Tengah malam, pintu rumah Kustiyah digedor orang.
Padahal, waktu itu dia sudah hampir tidur. Bersama suaminya, dia keluar rumah. Di beranda tersebut seorang laki-laki berdiri dengan mata merah. Dari mulutnya tercium bau alkohol.
Kustiyah, warga Desa Kekeri, Kecamatan Gunung Sari, Kabupaten Lombok Barat mengenal laki-laki tersebut. Dia sedang bermasalah dengan istrinya yang dibantu Kustiyah. “Dia sering memukuli istrinya,” katanya.
Karena pemukulan tersebut dilakukan untuk kedua kalinya, maka si istri dengan dukungan Kustiyah dan teman-temannya di Community Centre (CC) pun menggugat cerai.

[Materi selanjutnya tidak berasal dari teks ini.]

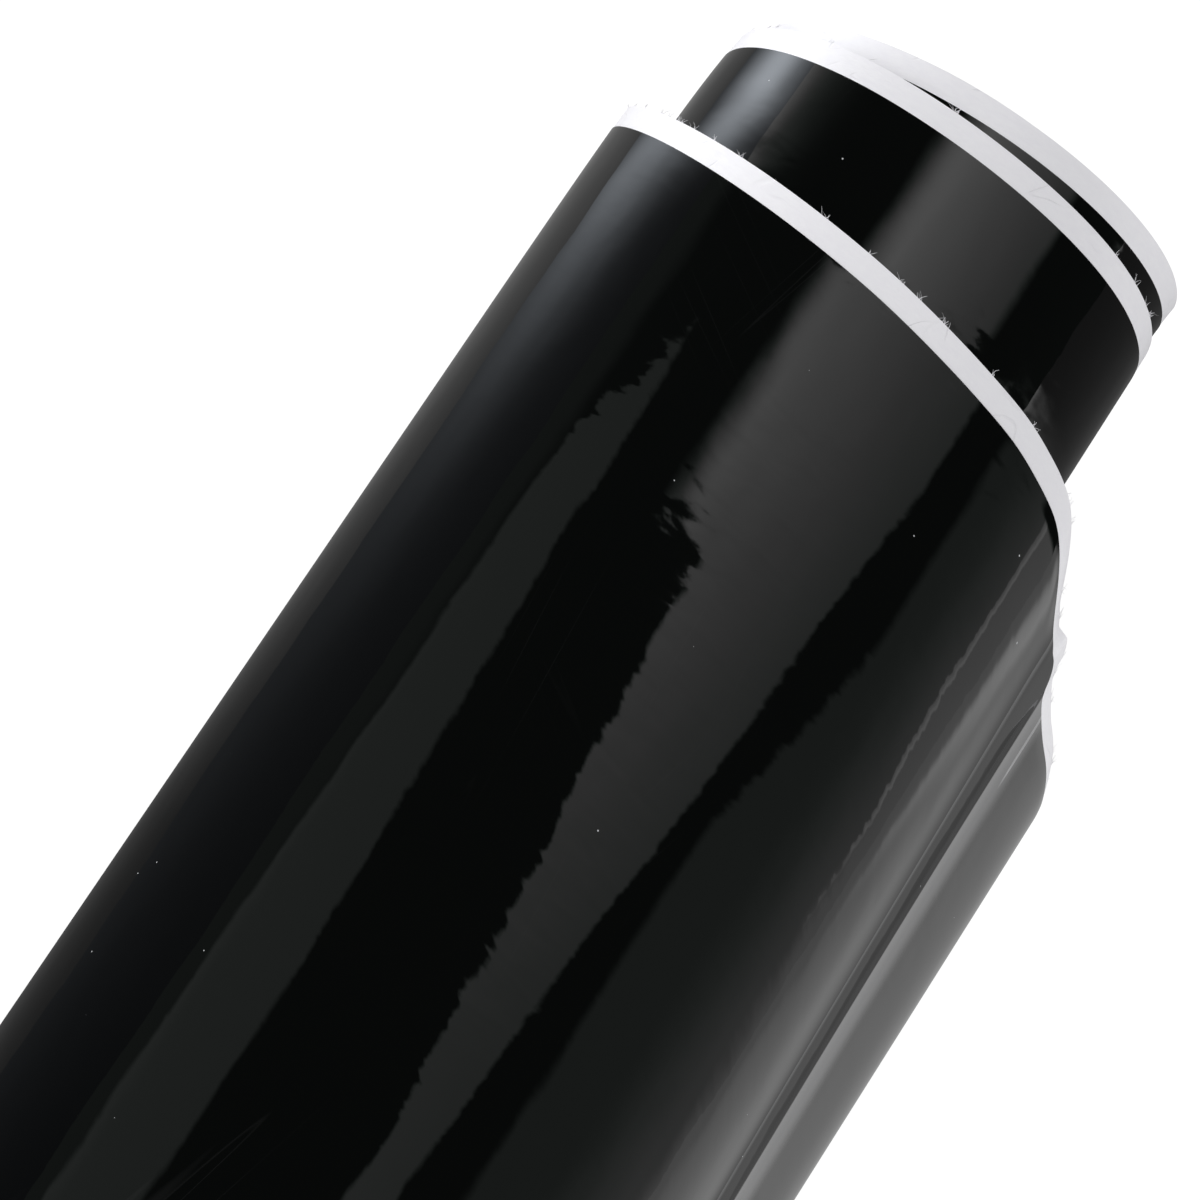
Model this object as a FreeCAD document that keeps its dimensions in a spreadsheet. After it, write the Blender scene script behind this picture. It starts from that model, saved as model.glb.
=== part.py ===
import FreeCAD, Part

# Loosely wound roll of gloss sign vinyl on its paper release liner, around a cardboard core.
#
# The roll lies on its side. +X runs along the core, +Z is up, and the origin is the middle of the
# core's bore. One strip of vinyl, adhesive and liner is wound from the core outwards, film side
# out: over the top from +Y to -Y. Its outer turns have sprung open and telescoped towards -X.
# The strip flexes, so it is drawn as five rigid sections: the tight coil, the loose turn around
# it, the outer wrap that rests on the table, the free end, and the film edge that peels off.

import math
import os

import Sketcher
from FreeCAD import Vector

OUT_DIR = "parts"
SHEET_NAME = "Sizes"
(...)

Laki-laki itu tak terima lalu marah kepada Kustiyah.
“Gugatan cerai itu biar jadi pelajaran kepadanya agar tak melakukan kekerasan dalam rumah tangga kepada istrinya,” ujar Kustiyah.
“Teror” malam itu sendiri berakhir damai. Laki-laki yang menggedor pintu tengah malam itu tak jadi marah karena diancam balik oleh Kustiyah dan suaminya. Jika dia tak pergi, maka warga kampung akan mengeroyoknya. Namun, cerita itu memberikan gambaran, begitulah salah satu risiko yang dihadapi Kustiyah dan teman-temannya di CC.
Cerita Kustiyah tersebut disampaikan padaku ketika aku berkunjung ke CC di Desa Kekeri ini. Sebenarnya, dia tak masuk dalam daftar lokasi atau narasumber yang harus aku wawancarai untuk keperluan Buletin ACCESS. Namun, karena sering mendengar cerita tentang CC ini, maka aku pun menyempatkan diri berkunjung.
Dan, cerita di balik CC ini memang menarik.
CC merupakan salah satu bentuk kelompok swadaya masyarakat di tingkat desa. Para warga ini, baik laki-laki maupun berkumpul agar mereka bisa menguatkan posisinya. Merekalah para warga berdaya. Tak hanya tahu tentang hak-haknya sebagai warga negara, mereka juga punya kemauan dan kemampuan untuk menuntut hak tersebut.
Di Kekeri, sebagai contoh, anggota CC ini bisa menuntut agar pelayanan kesehatan bisa lebih bagus. Mereka juga bisa menuntut perbaikan pembangunan fasilitas publik, seperti sekolah dan jalan raya.
CC ini punya tempat nongkrong. Biasanya di rumah salah satu anggota. Di rumah ini ada balai yang dalam bahasa setempat disebut berugak. Kalau di Bali biasa disebut balebengong. Di sinilah para warga biasa saling bertemu dan membicarakan apa saja.
Bagi para warga, CC ini jadi semacam tempat menyampaikan unek-unek apa saja. Tak melulu tentang fasilitas publik tapi juga isu domestik, seperti KDRT dan.. putus cinta.
Kalau urusan putus cinta sih urusan masing-masing. Tapi, tidak untuk KDRT. CC kemudian mendukung korban agar pelaku KDRT tersebut digugat. Ada yang kemudian selesai di tingkat desa namun ada pula yang berakhir dengan perceraian seperti yang diceritakan Kustiyah dan Sri Rahmadani, mantan Ketua CC Desa Kekeri.
Menariknya, hampir semua anggota CC ini adalah warga yang secara pendidikan ataupun tingkat pendapatan tergolong rendah. Anggota CC Desa Kekeri, misalnya, sebagian besar adalah buruh bangunan, buruh pabrik, penggali pasir, buruh tani, dan semacamnya. “Cuma satu anggota yang lulus kuliah. Sisanya cuma lulus SD,” kata Sri.
Mereka sendiri mengaku masuk golongan miskin. Toh, meski tingkat pendidikan dan ekonominya rendah, para warga ini berdaya. Dengan kekuatan bersama, mereka bisa menuntut haknya sebagai warga negara, sesuatu yang aku sendiri susah temukan di kota.